Quid des médias ? Une partie de la presse écrite reste encore ouverte, comme Libération et aussi la presse régionale, souvent courageuse. Sinon, contester trop directement une grande fédération et certains médias -dont au premier rang la télévision- ferme énormément de portes. Où est le débat ? Les grandes chaînes n’invitent jamais à l’antenne, pour parler de la réalisation télévisuelle des matches, de la VAR ou des relations sport-médias quelqu’un qui sort de la norme audiovisuelle obligatoire, et c’est pareil en radio. La télévision est le patron du foot y compris, indirectement, du football amateur et de nombreux médias intègrent sa « logique ». Internet ? On peut certes s’y exprimer ici et là, mais avec quelle portée ?

Pendant que le sport s’auto-détruit, peu de ses fans s’engagent pour lutter contre cette dissolution. Le sport de haute compétition vaut-il la peine qu’on se batte pour lui ? Qu’il meure et le monde ne s’en portera peut-être pas plus mal. Si l’on demande aux passionnés de football s’ils pourraient se passer de leur sport favori, sans doute répondront-ils non. Mais que font-ils pour le défendre ? Pourtant, le cinéaste Jean-Luc Godard a dit: « La révolution en France, rien de plus facile : vous supprimez le foot à la télé et les gens descendent dans la rue ». Nous n’en sommes malheureusement plus là.

On rêverait de voir juste une minuscule partie des centaines de millions de ceux qui aiment le sport se mobiliser à l’image des jeunes militants de Fridays for Future contre le réchauffement climatique. Pour une lutte certes moins dramatique que celle pour la survie de la planète, mais qui voudrait dire : stop à ceux qui sont incapables de prendre soin de ce qui leur est confié, qui le sacrifient à des non-valeurs, au culte de l’argent et du pouvoir. Assez !

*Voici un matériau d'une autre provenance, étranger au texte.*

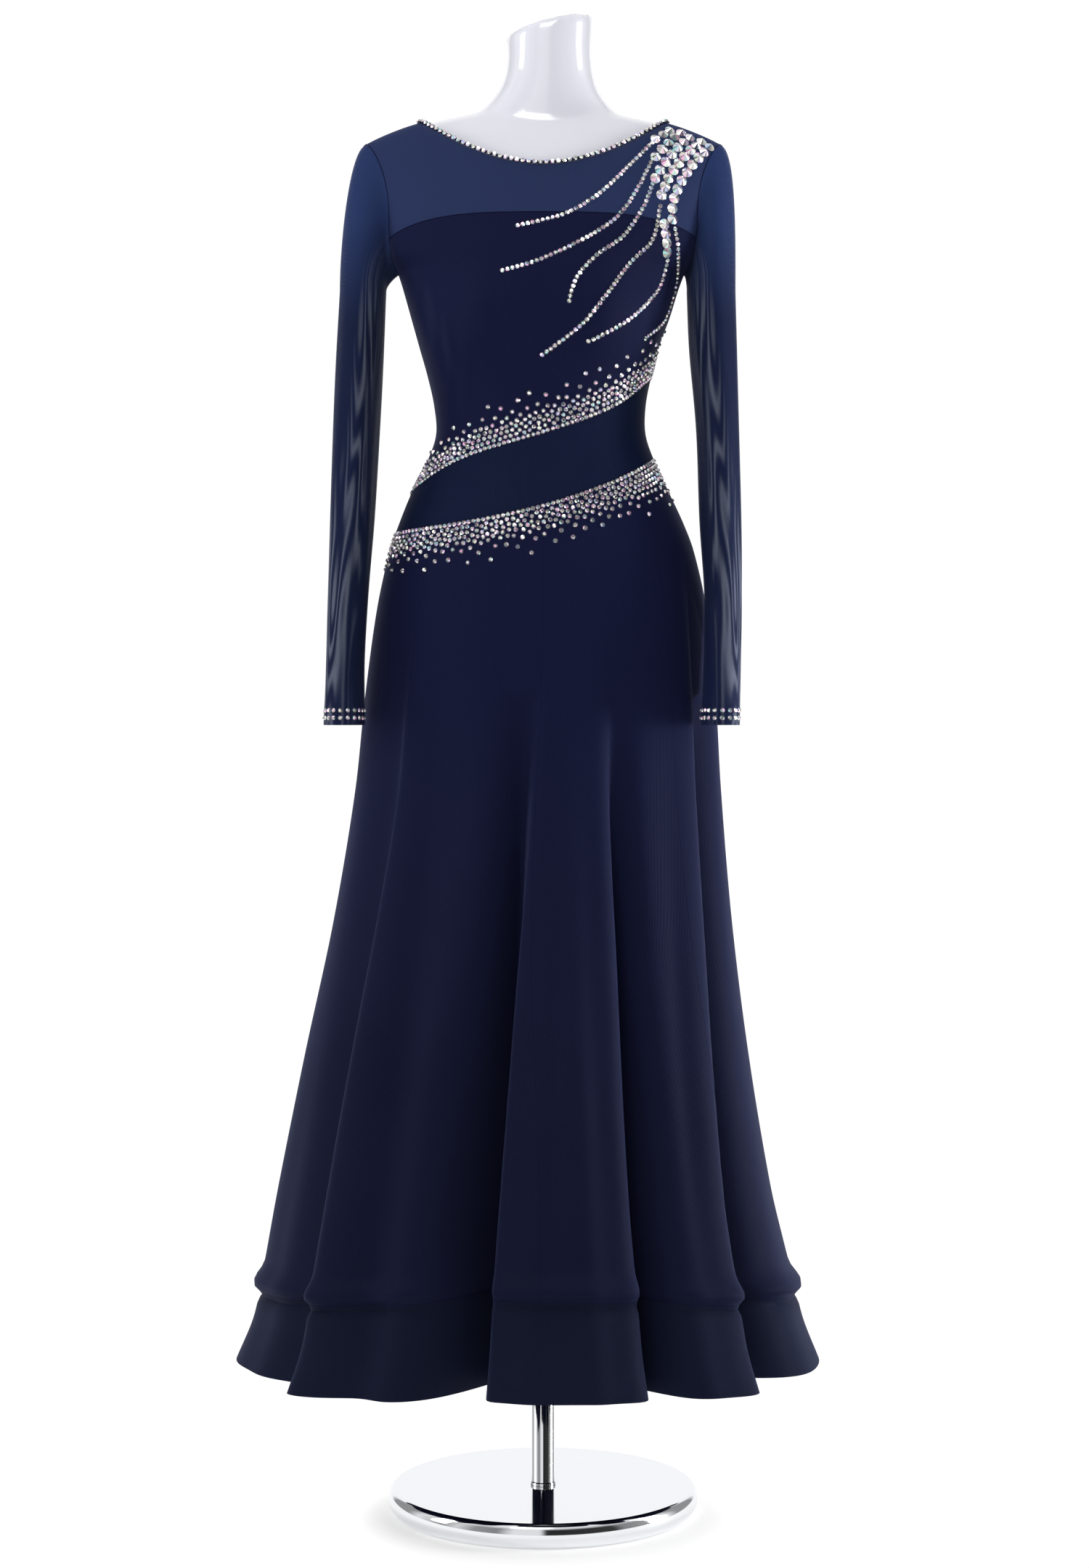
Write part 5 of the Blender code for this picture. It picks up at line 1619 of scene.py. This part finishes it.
# %% Large pointed stones on the shoulder
POINTED_RADIUS = 0.0061
POINTED_PITCH = 0.0112
SHOULDER_FAN = (
    # places (x, z) seen from the front, in metres, each string from the shoulder down to its strand
    ((0.1400, 1.5170), (0.1312, 1.5128), (0.1243, 1.5080)),
    ((0.1523, 1.5145), (0.1428, 1.5089), (0.1299, 1.4955), (0.1243, 1.4886)),
    ((0.1622, 1.5093), (0.1514, 1.5016), (0.1402, 1.4891), (0.1282, 1.4727), (0.1239, 1.4645)),
    ((0.1745, 1.5050), (0.1592, 1.4925), (0.1420, 1.4714), (0.1338, 1.4546), (0.1303, 1.4460)),
    ((0.1835, 1.4990), (0.1635, 1.4787), (0.1489, 1.4550), (0.1433, 1.4369), (0.1424, 1.4197)),
    ((0.1334, 1.4137), (0.1351, 1.4046), (0.1368, 1.3826)),
)
pointed_spots = spots_on_paths(SHOULDER_FAN, POINTED_PITCH, POINTED_RADIUS)
make_stones("crystals_shoulder", pointed_spots, large_tree, 7)

# %% [markdown]
# ## Dress form
#
# The form is one smooth moulded body. The solid has few faces, so a copy of it is welded, remeshed into
# small even quads and smoothed, which also rounds the join of neck and shoulders as on the real
# moulding. The neck's top is then cut flat on its slant, since that edge is sharp. It then stands for
# the solid.

# %% Form
NECK_CUT = Vector((0.007, 0.0, 1.6300))
NECK_CUT_WAY = Vector((-0.024, 0.0, 0.096)).normalized()
WELD_DISTANCE = 0.00002
QUAD_SIZE = 0.0045
SMOOTHINGS = 12
FORM_SHARP_ANGLE = math.radians(40)


def weld(mesh):
    shape = bmesh.new()
    shape.from_mesh(mesh)
    bmesh.ops.remove_doubles(shape, verts=shape.verts, dist=WELD_DISTANCE)
    shape.to_mesh(mesh)
    shape.free()


def cut_neck(mesh):
    """Cut the neck off on its slant and close it with one flat face."""
    shape = bmesh.new()
    shape.from_mesh(mesh)
    everything = shape.verts[:] + shape.edges[:] + shape.faces[:]
    cut = bmesh.ops.bisect_plane(
        shape, geom=everything, plane_co=NECK_CUT, plane_no=NECK_CUT_WAY, clear_outer=True)
    rim = [edge for edge in cut["geom_cut"] if isinstance(edge, bmesh.types.BMEdge)]
    bmesh.ops.holes_fill(shape, edges=rim)
    shape.to_mesh(mesh)
    shape.free()


def make_form():
    form = add_item("form_shell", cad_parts["form_torso"].data.copy())
    weld(form.data)
    remesh = form.modifiers.new("even_faces", "REMESH")
    remesh.mode = "VOXEL"
    remesh.voxel_size = QUAD_SIZE
    soften = form.modifiers.new("soften", "SMOOTH")
    soften.factor = 0.5
    soften.iterations = SMOOTHINGS
    graph = bpy.context.evaluated_depsgraph_get()
    mesh = bpy.data.meshes.new_from_object(form.evaluated_get(graph), depsgraph=graph)
    form.modifiers.clear()
    form.data = mesh
    cut_neck(mesh)
    mesh.shade_smooth()
    mesh.set_sharp_from_angle(angle=FORM_SHARP_ANGLE)
    mesh.materials.clear()
    mesh.materials.append(form_finish)
    declare(form, "form_torso")
    print("form faces:", len(mesh.polygons))


make_form()

# %% [markdown]
# ## Stand
#
# The base and pole are turned metal, so a profile is spun round the pole's axis. The base's profile is
# half of a flat disc with a fully rounded rim. The plate and collar under the form are hidden by the
# skirt and keep their solids with the same chrome.

# %% Base and pole
METAL_SHARP_ANGLE = math.radians(35)
BASE_SIDES = 160
BASE_OUT = 0.0006
BASE_RIM_SHARE = 0.62
BASE_RIM_STEP = 10
BASE_FLAT_EDGE = 0.0015
POLE_SIDES = 72
RING_OUT = 0.0011
RING_TALL = 0.0028


def turned(name, profile, sides, node):
    """Solid of revolution from a profile of (radius, z) points, in place of a node."""
    shape = bmesh.new()
    turns = [2 * math.pi * k / sides for k in range(sides)]
    grid = []
    for radius, z in profile:
        grid.append([shape.verts.new((radius * math.cos(a), radius * math.sin(a), z)) for a in turns])
    for below, above in zip(grid, grid[1:]):
        for k in range(sides):
            shape.faces.new((below[k], below[(k + 1) % sides], above[(k + 1) % sides], above[k]))
    shape.faces.new(grid[0][::-1])
    shape.faces.new(grid[-1])
    bmesh.ops.recalc_face_normals(shape, faces=shape.faces[:])
    mesh = bpy.data.meshes.new(name)
    shape.to_mesh(mesh)
    shape.free()
    mesh.shade_smooth()
    mesh.set_sharp_from_angle(angle=METAL_SHARP_ANGLE)
    mesh.materials.append(chrome)
    declare(add_item(name, mesh), node)


def base_profile():
    low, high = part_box("base_disc")
    radius = (high.x - low.x) / 2 + BASE_OUT
    half = (high.z - low.z) / 2
    rim = []
    for degrees in range(-90, 91, BASE_RIM_STEP):
        turn = math.radians(degrees)
        edge = radius - half * BASE_RIM_SHARE * (1 - math.cos(turn))
        rim.append((edge, half * (1 + math.sin(turn))))
    inner = rim[-1][0] - BASE_FLAT_EDGE
    return [(inner, 0.0)] + rim + [(inner, 2 * half)]


def pole_profile():
    low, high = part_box("pole")
    radius = (high.x - low.x) / 2
    return (
        (radius + RING_OUT, low.z), (radius + RING_OUT, low.z + RING_TALL),
        (radius + RING_OUT / 3, low.z + RING_TALL + RING_OUT / 2),
        (radius, low.z + RING_TALL + RING_OUT), (radius, high.z),
    )


turned("round_base", base_profile(), BASE_SIDES, "base_disc")
turned("chrome_pole", pole_profile(), POLE_SIDES, "pole")
for node in ("form_plate", "pole_collar"):
    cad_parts[node].data.materials.clear()
    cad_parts[node].data.materials.append(chrome)

# %% [markdown]
#
# Every sewn piece takes the place of its solid, and the size it was cut to is printed. The jersey and
# net stretch over the form, so the measured size is close to the cut.

# %% Sheets
for number, (gore, band) in enumerate(skirt_pieces, 1):
    declare_sheet(gore, f"gore_{number}")
    declare_sheet(band, f"hem_band_{number}")
for piece, label in zip(insert_pieces, ("front", "back")):
    declare_sheet(piece, f"waist_insert_{label}")
for piece, label in zip(bodice_pieces, ("front", "back")):
    declare_sheet(piece, f"bodice_{label}")
declare(binding, "neck_binding")
declare(seams)
declare_sheet(yoke_pieces[0], "yoke_front")
declare_sheet(yoke_pieces[1], "yoke_back")
for piece, label in zip(sleeve_pieces, ("left", "right")):
    declare_sheet(piece, f"sleeve_{label}")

Entre sauver la planète et sauver le sport de haut niveau, il ne semble pas y avoir de commune mesure. Et cependant, si on sauvait les deux ? Les fous de sport devraient réfléchir à ceci : il y a quelques semaines, des joueuses de l’Open d’Australie de tennis ont dû cesser de jouer, prises de quintes de toux
provoquées par la fumée toxique des feux qui carbonisent le pays. Faudra-t-il un jour faire pratiquer tous les sports indoor, entourés d’un monde où sortir sera devenu un risque majeur ? Tout se tient. Défendre la planète, évidemment. Mais défendre certains aspects de notre civilisation -et le sport en est incontestablement un- est là aussi important. A quand des Saturdays for Future en Angleterre, en France, en Italie, au Brésil, en Côte d’Ivoire, devant les sièges des fédérations ? D’objet de pure consommation, le sport deviendrait alors majeur et responsable.